In the data community, open core products are all the rage right now. Some tout it as the future. Many think it’s the only way to build trust with vendors that handle something as sensitive as your data.
There are a lot of benefits that come along with a gravitational shift towards open core companies. Transparency. Flexibility. Portability. However, it’s important to take a closer look at driving forces behind this business model. These businesses are playing into marketing gimmicks that trick developers into adoption, with a long-term playbook that hardly represents the product developers initially fell in love with.
For a business model built on transparency, the motives of these companies feel anything but transparent.
From my perspective, blindly rallying behind a business with an open core business model is a recipe for disaster that may lead to future disappointment and failure. The very nature of the business model creates a conflicting set of incentives that are incompatible with its ability to make money.
What is Open Core?
Open core is a relatively new model1 where a business exists to commercialize open source software. This can take many forms2, but the most common structure is to create an open-source software product that you also try to monetize. It has become particularly popularized in the world of funding.

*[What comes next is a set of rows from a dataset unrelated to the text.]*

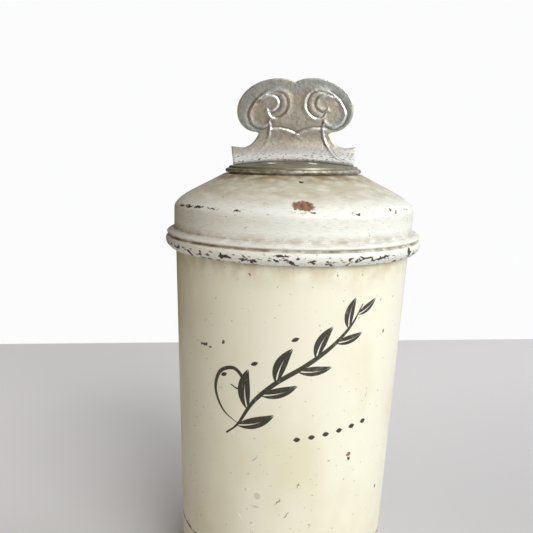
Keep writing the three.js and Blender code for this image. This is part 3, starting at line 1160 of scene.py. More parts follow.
@dataclass(frozen=True)
class WhiteMetal:
    """Soft grey white metal, pressed in a die: satin, with grime and painted shade in its hollows, rubbed edges
    with painted highlights, and painted glints on its foot.
    """

    name: str = "white_metal_pressed_worn"
    metal: str = "#B4ADA1"
    cool: str = "#A0A5A0"
    # Grime and painted shade in the relief's hollows.
    warm: str = "#A69886"
    hollow: str = "#4E493F"
    # Rubbed metal, painted highlights and the foot's painted glints.
    worn_and_highlit: str = "#ECEFEF"
    pitted: str = "#6E6A60"
    edge: str = "#5B594F"
    roughness: float = 0.4
    metallic: float = 0.8

    def build(self) -> Material:
        """Make the material. Its detail is relief: rubbed edges with painted highlights, hollows with painted
        shade, and a pitted foot with painted glints.
        """
        material, tree, place = new_material(self.name)
        cool = add(
            tree,
            "ShaderNodeMath",
            (
                add(tree, "ShaderNodeAttribute", attribute_name="rim").outputs["Fac"],
                patches(tree, place, 5.0, 0.25, 0.6, (1, 1, 1), 3, 5.0),
            ),
            operation="MULTIPLY",
        ).outputs[0]
        warm = patches(tree, place, 6.0, 0.45, 0.7, (1, 1, 1), 4, 2.0)
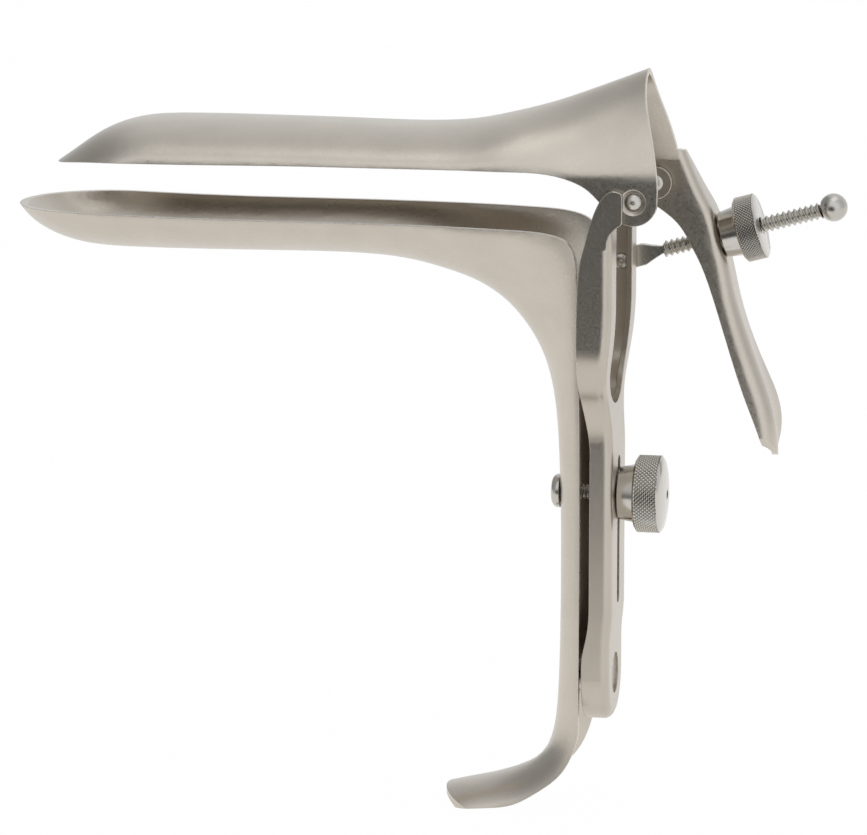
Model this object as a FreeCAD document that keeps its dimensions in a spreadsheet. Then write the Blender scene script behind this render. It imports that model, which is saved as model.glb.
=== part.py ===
import FreeCAD, Part
import Sketcher
import math
import os

# Bivalve speculum of satin stainless steel: two pressed trough blades, a pressed yoke, rivets, screws and nuts.
# The frame has its origin in the middle of the hinge axis. The blades point to -X and the thumb lever is at +X.
# The handle hangs down -Z, and +Y is the side of the thumb lever and the opening screw. Lengths are millimetres.

Vector = FreeCAD.Vector

SIZES = [
    # The three pressed sheets.
    ("blade_gauge", 1.2, "thickness of the sheet of both blades"),
    ("yoke_gauge", 1.2, "thickness of the sheet of the yoke"),
    ("blade_length", 114.2, "lower blade, from its tip to the front of the handle"),
    ("upper_setback", 9.5, "how far the upper blade's tip stands behind the lower one's"),
    ("tip_length", 17.0, "length of the rounded end of each blade, seen from above"),
    ("lower_half_width", 18.0, "half of the lower blade's width"),
    ("upper_inset", 0.7, "how far the upper blade's side stands in from the lower one's"),
    ("lower_edge_drop", 5.5, "depth of the lower blade's edges under the hinge"),
    ("upper_edge_rise", 5.7, "height of the upper blade's edges over the hinge"),
    ("trough_depth", 8.0, "depth of both trough sections"),
    # The mouth of the upper blade, its ears and its thumb lever.
    ("mouth_height", 25.2, "height of the mouth's crown over the hinge"),
    ("ear_inset", 1.6, "how far an ear's outer face stands in from the lower blade's side"),
    ("ear_radius", 4.8, "radius of an ear round the hinge"),
    ("rim_reach", 4.8, "how far the rim stands behind the hinge, just above the ears"),
    ("ear_dimple", 0.5, "depth of the dimple round a pivot rivet in the ear"),
    ("dimple_radius", 2.0, "radius of that dimple's floor"),
    ("web_step", 0.08, "how far the lever's web stands in from the ear's face"),
    ("lever_bend_top", 1.6, "outer radius of the bend between web and plate, at the top"),
    ("lever_bend_low", 3.4, "outer radius of that bend at the thumb"),
    ("thumb_dish", 0.9, "depth of the dish for the thumb"),
    ("thumb_width", 14.5, "width of the lever's rear plate at the thumb"),
    ("plate_width", 9.0, "width of the lever's rear plate at the opening screw"),
    ("lever_slot_side", 2.1, "half width of the slot for the opening screw"),
    ("lever_slot_reach", 3.0, "half length of that slot"),
    # The handle.
    ("handle_front", 16.8, "from the hinge to the front of the handle"),
    ("handle_back", 11.6, "from the hinge to the handle's rear edges"),
    ("handle_half_width", 10.0, "half of the handle's width"),
    ("handle_drop", 112.0, "depth of the point where the lip starts to curl"),
    ("lip_length", 24.0, "how far the lip reaches forward of the handle"),
    ("lip_end_length", 8.0, "length of the rounded end of the lip"),
    # The yoke.
    ("flange_gap", 0.4, "gap between an ear and the yoke's flange"),
    ("lug_gap", 0.45, "gap between an ear and the yoke's lug"),
    ("lug_radius", 3.4, "radius of a lug round the hinge"),
    ("arm_setback", 4.2, "from the hinge forward to the rear face of the arms"),
    ("stem_setback", 5.0, "from the hinge forward to the rear face of the stem"),
    ("arm_strip", 7.4, "width of the rear strip of an arm"),
    ("yoke_bend", 1.9, "outer radius of the bend round the yoke"),
    ("flange_top", 2.4, "height of the flange's top over the hinge"),
    ("tab_setback", 2.0, "from the hinge forward to the rear edge of the flange's tab"),
    ("strip_top_drop", 5.6, "depth of the upper end of the rear strip"),
    ("shoulder_top_drop", 30.0, "depth where the arms start to turn in"),
    ("shoulder_length", 20.5, "length of the shoulders"),
    ("stem_half_width", 9.6, "half of the stem's width"),
    ("foot_drop", 100.4, "depth of the middle of the foot"),
    ("foot_setback", 5.5, "from the hinge forward to the rear face of the foot"),
    ("opening_bottom_drop", 43.6, "depth of the bottom of the opening between the arms"),
    ("belly_reach", 11.2, "from the hinge forward to the flange where it meets the handle"),
    ("waist_reach", 9.6, "from the hinge forward to the flange of the stem"),
    # The stem's slot and the clamp.
    ("slot_top_drop", 54.6, "depth of the slot's upper end"),
    ("slot_length", 31.0, "length of the slot from end to end"),
    ("clamp_drop", 62.5, "depth of the clamp screw"),
    ("clamp_shank_radius", 1.5, "radius of the clamp screw's thread"),
    ("slot_clearance", 0.2, "gap at each side of the clamp screw in the slot"),
    ("clamp_head_radius", 3.5, "radius of the clamp screw's head"),
    ("clamp_head_height", 1.9, "height of the clamp screw's domed head"),
    ("clamp_neck_half", 1.9, "half width of the clamp screw's square neck"),
    ("neck_clearance", 0.05, "gap round the square neck in the handle"),
    ("neck_length", 2.6, "length of the square neck"),
    ("head_seat_gap", 0.2, "gap between the head and the middle of the handle's front"),
    ("nut_seat_gap", 0.2, "gap between the clamp nut and the stem"),
    ("clamp_collar_front_radius", 5.4, "radius of the clamp nut's collar at the stem"),
    ("clamp_collar_back_radius", 6.1, "radius of the clamp nut's collar at the knurl"),
    ("clamp_collar_length", 3.5, "length of the clamp nut's collar"),
    ("clamp_knurl_radius", 8.0, "radius of the clamp nut's knurl"),
    ("clamp_knurl_length", 5.4, "length of the clamp nut's knurl"),
    ("nut_crown", 1.0, "height of the clamp nut's domed end"),
    ("screw_end_recess", 1.6, "depth of the clamp screw's end inside its nut"),
    ("nut_chamfer", 0.6, "chamfer of both nuts"),
    ("thread_clearance", 0.06, "gap between a nut and its screw"),
    # The opening screw.
    ("eye_setback", 3.2, "from the arm's rear face forward to the middle of the eye"),
    ("eye_drop", 16.9, "depth of the middle of the eye"),
    ("eye_rise", 15.4, "angle at which the opening screw rises to the rear"),
    ("eye_radius", 3.15, "radius of the flattened eye"),
    ("eye_thickness", 2.0, "thickness of the flattened eye"),
    ("eye_bar_half", 2.1, "half width of the flattened bar behind the eye"),
    ("eye_bar_length", 4.4, "length of the flattened bar behind the eye's middle"),
    ("eye_gap", 0.2, "gap between the eye and the yoke"),
    ("screw_neck_radius", 1.2, "radius of the opening screw's neck"),
    ("screw_neck_start", 7.6, "from the eye's middle to the neck"),
    ("screw_neck_length", 1.0, "length of the neck"),
    ("opening_screw_radius", 1.75, "radius of the opening screw's thread"),
    ("opening_screw_length", 45.3, "from the eye's middle to the middle of the ball"),
    ("ball_radius", 2.9, "radius of the ball on the opening screw"),
    ("ball_socket_depth", 1.9, "how deep the screw's end sits in the ball"),
    ("opening_collar_front_radius", 4.75, "radius of the opening nut's collar at the lever"),
    ("opening_collar_back_radius", 5.25, "radius of the opening nut's collar at the knurl"),
    ("opening_collar_length", 3.5, "length of the opening nut's collar"),
    ("opening_knurl_radius", 6.85, "radius of the opening nut's knurl"),
    ("opening_knurl_length", 4.7, "length of the opening nut's knurl"),
    ("lever_gap", 0.35, "gap between the opening nut and the lever"),
    # The rivets and the guide stud.
    ("pivot_radius", 1.25, "radius of the pivot rivets"),
    ("pivot_clearance", 0.05, "gap round a rivet in the piece that turns on it"),
    ("rivet_head_radius", 1.7, "radius of a rivet's domed head"),
    ("rivet_head_height", 0.8, "height of a rivet's domed head"),
    ("rivet_seat_gap", 0.1, "gap between a rivet's head and the piece that turns"),
    ("rivet_tail_height", 0.35, "height of a rivet's peened tail"),
    ("stud_radius", 4.3, "radius of the guide stud in the foot's hole"),
    ("stud_recess", 0.5, "depth of the stud's face in that hole"),
    ("stud_dish_depth", 0.4, "depth of the dish in the stud's face"),
    ("stud_head_radius", 6.4, "radius of the stud's head in the handle's channel"),
    ("stud_head_height", 1.6, "height of the stud's head"),
    ("stud_nose_radius", 4.0, "radius of the stud's nose"),
    ("stud_reach", 12.6, "from the hinge forward to the end of the nose"),
]

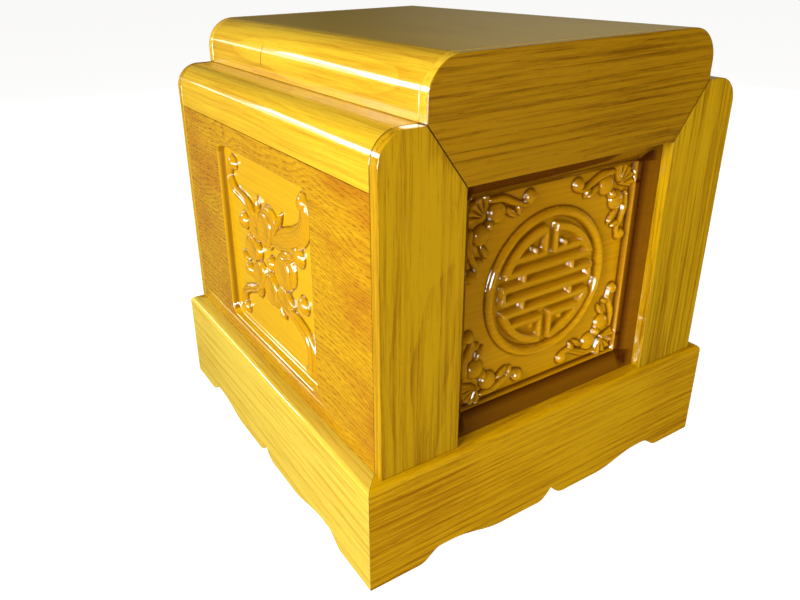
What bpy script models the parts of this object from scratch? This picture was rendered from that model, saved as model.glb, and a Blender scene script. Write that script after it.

Let’s take the following companies3:
- Airbyte - $181.2M in funding
- dbt - $414.4M in funding
- Prefect - $46M in funding
- Dagster/Elementl - $15.8M in funding
- Great Expectations/Superconductive - $61M in funding
- DataHub/Acryl Data - $9M in funding
- DuckDB/Mother Duck - $47.5M in funding
- Supabase - $116.1M in funding
- Superset/Preset - $48.4M in funding
While most companies don’t reveal their valuation, we can roughly estimate it to be about 10x of the amount raised.
So how can all these seemingly free products be valued at these insane figures?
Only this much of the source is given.